> **Information supplied**

____

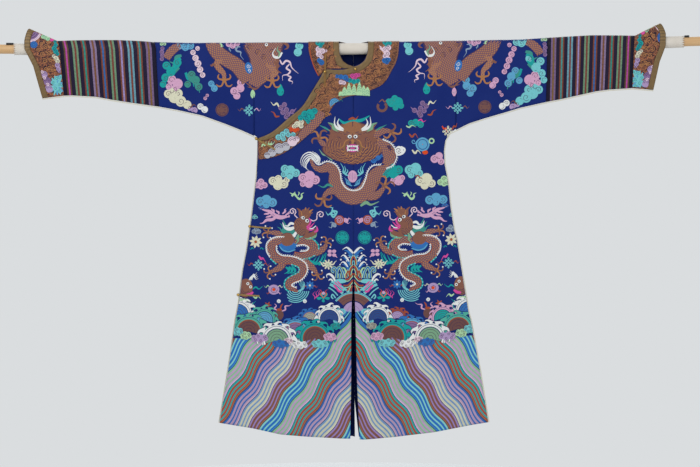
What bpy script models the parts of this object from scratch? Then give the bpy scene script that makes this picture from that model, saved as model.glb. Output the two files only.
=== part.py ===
"""A Chinese court robe with long sleeves and hoof cuffs, hung on a padded wooden rod.

The cloth is worked out on one hanging form. A point of it has two numbers in millimetres:
x, along the rod, and drop, the length of cloth below the level of the rod's axis. A negative
drop is the part that goes over the rod, up to FOLD, where the cloth turns to the back.
The robe faces -Y, +X is the wearer's left, and the rod's axis passes through the origin.
"""

import math

import bmesh
import bpy
import numpy as np

MM = 0.001
ROBE = "dragon_robe"

# The cloth
WALL = 2.0
TRIM_WALL = 1.2
SEAM = 0.3
SLEEVE_SEAM = 0.6
LAYER_GAP = 0.5
COLLAR_GAP = 0.7
FOLD_GAP = 0.35
FOLD = -36.0
ARC_STEPS = 5
ARCH_LIMIT = 1.2
NORMAL_STEP = 1.0

# The rod rises to the wearer's left and bows a little under the robe
ROD_TILT = 0.01145
ROD_BOW = 8.73e-6
ROD_RADIUS = 16.0
PAD_RADIUS = 20.2
ROD_ENDS = (-1250.0, 1225.0)
PAD_ENDS = (-1171.0, 1140.0)
ROD_SIDES = 24

# How far the walls stand from the middle plane
DEPTH_AT_ROD = 22.2
DEPTH_AT_HEM = 17.0
DEPTH_DROP = 500.0
SIDE_EDGE = 1.2
SLEEVE_EDGE = 3.0
SIDE_REACH = 250.0
REACH_SHARE = 0.85
CLOSING = 1.5
FLAP_LIFT = 2.7
LIFT_WIDTH = 150.0
LIFT_DROP = 50.0
LONGEST_DROP = 1340.0
BEND_START = 850.0
RIPPLES = ((2.4, 230.0, 1.0), (1.5, 340.0, 2.0))
RIPPLE_START = 350.0
RIPPLE_FULL = 1050.0
FRONT_SHIFT = 0.6
BACK_SHIFT = 2.1

# How much shorter than the outer front the back and the hidden front hang
BACK_SHORT = 6.0
UNDER_SHORT = 10.0

# Trim
PIPING_RADIUS = 1.7
CUFF_EDGING = 20.0
BUTTON_RADIUS = 4.5
LOOP_WIDTH = 4.5
LOOP_WALL = 1.5
CLIP_HEIGHT = 6.0
EDGING_EXTRA = 0.4
BACK_COLLAR_LIFT = 0.3
BACK_COLLAR_TRIM = 0.6
BACK_COLLAR_END = 0.5
BUTTON_INSET = 3.0
PADDING_GAP = 0.35
ROD_STATIONS = 11
CLIPS = (("right", -1197.0, -1173.0), ("left", 1142.0, 1157.0))

# Top edge of the sleeves: x, height above the level of the origin
TOP_EDGE = (
    (-1118, 69), (-1022, 27), (-964, 29), (-888, 30), (-812, 30), (-740, 27), (-687, 23),
    (-564, 20), (-343, 21), (-50, 23), (50, 23), (264, 26), (385, 28), (488, 30), (581, 32),
    (668, 38), (750, 43), (826, 47), (926, 46), (970, 45), (1056, 87),
)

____

> **Aim**
Write out the full listing exactly as given.

> **Task result**
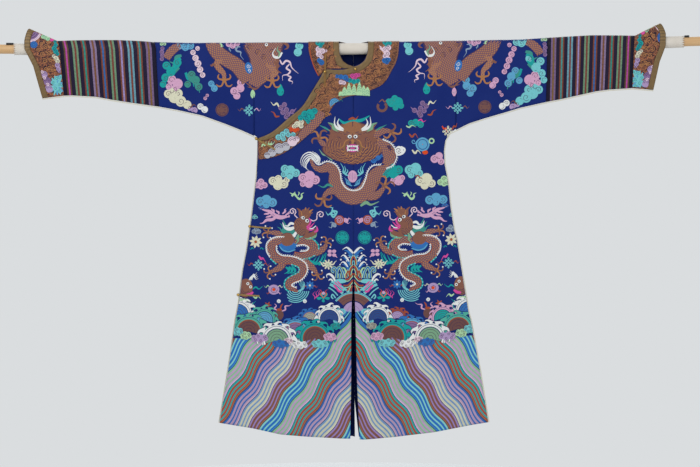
What bpy script models the parts of this object from scratch? Then give the bpy scene script that makes this picture from that model, saved as model.glb. Output the two files only.
=== part.py ===
"""A Chinese court robe with long sleeves and hoof cuffs, hung on a padded wooden rod.

The cloth is worked out on one hanging form. A point of it has two numbers in millimetres:
x, along the rod, and drop, the length of cloth below the level of the rod's axis. A negative
drop is the part that goes over the rod, up to FOLD, where the cloth turns to the back.
The robe faces -Y, +X is the wearer's left, and the rod's axis passes through the origin.
"""

import math

import bmesh
import bpy
import numpy as np

MM = 0.001
ROBE = "dragon_robe"

# The cloth
WALL = 2.0
TRIM_WALL = 1.2
SEAM = 0.3
SLEEVE_SEAM = 0.6
LAYER_GAP = 0.5
COLLAR_GAP = 0.7
FOLD_GAP = 0.35
FOLD = -36.0
ARC_STEPS = 5
ARCH_LIMIT = 1.2
NORMAL_STEP = 1.0

# The rod rises to the wearer's left and bows a little under the robe
ROD_TILT = 0.01145
ROD_BOW = 8.73e-6
ROD_RADIUS = 16.0
PAD_RADIUS = 20.2
ROD_ENDS = (-1250.0, 1225.0)
PAD_ENDS = (-1171.0, 1140.0)
ROD_SIDES = 24

# How far the walls stand from the middle plane
DEPTH_AT_ROD = 22.2
DEPTH_AT_HEM = 17.0
DEPTH_DROP = 500.0
SIDE_EDGE = 1.2
SLEEVE_EDGE = 3.0
SIDE_REACH = 250.0
REACH_SHARE = 0.85
CLOSING = 1.5
FLAP_LIFT = 2.7
LIFT_WIDTH = 150.0
LIFT_DROP = 50.0
LONGEST_DROP = 1340.0
BEND_START = 850.0
RIPPLES = ((2.4, 230.0, 1.0), (1.5, 340.0, 2.0))
RIPPLE_START = 350.0
RIPPLE_FULL = 1050.0
FRONT_SHIFT = 0.6
BACK_SHIFT = 2.1

# How much shorter than the outer front the back and the hidden front hang
BACK_SHORT = 6.0
UNDER_SHORT = 10.0

# Trim
PIPING_RADIUS = 1.7
CUFF_EDGING = 20.0
BUTTON_RADIUS = 4.5
LOOP_WIDTH = 4.5
LOOP_WALL = 1.5
CLIP_HEIGHT = 6.0
EDGING_EXTRA = 0.4
BACK_COLLAR_LIFT = 0.3
BACK_COLLAR_TRIM = 0.6
BACK_COLLAR_END = 0.5
BUTTON_INSET = 3.0
PADDING_GAP = 0.35
ROD_STATIONS = 11
CLIPS = (("right", -1197.0, -1173.0), ("left", 1142.0, 1157.0))

# Top edge of the sleeves: x, height above the level of the origin
TOP_EDGE = (
    (-1118, 69), (-1022, 27), (-964, 29), (-888, 30), (-812, 30), (-740, 27), (-687, 23),
    (-564, 20), (-343, 21), (-50, 23), (50, 23), (264, 26), (385, 28), (488, 30), (581, 32),
    (668, 38), (750, 43), (826, 47), (926, 46), (970, 45), (1056, 87),
)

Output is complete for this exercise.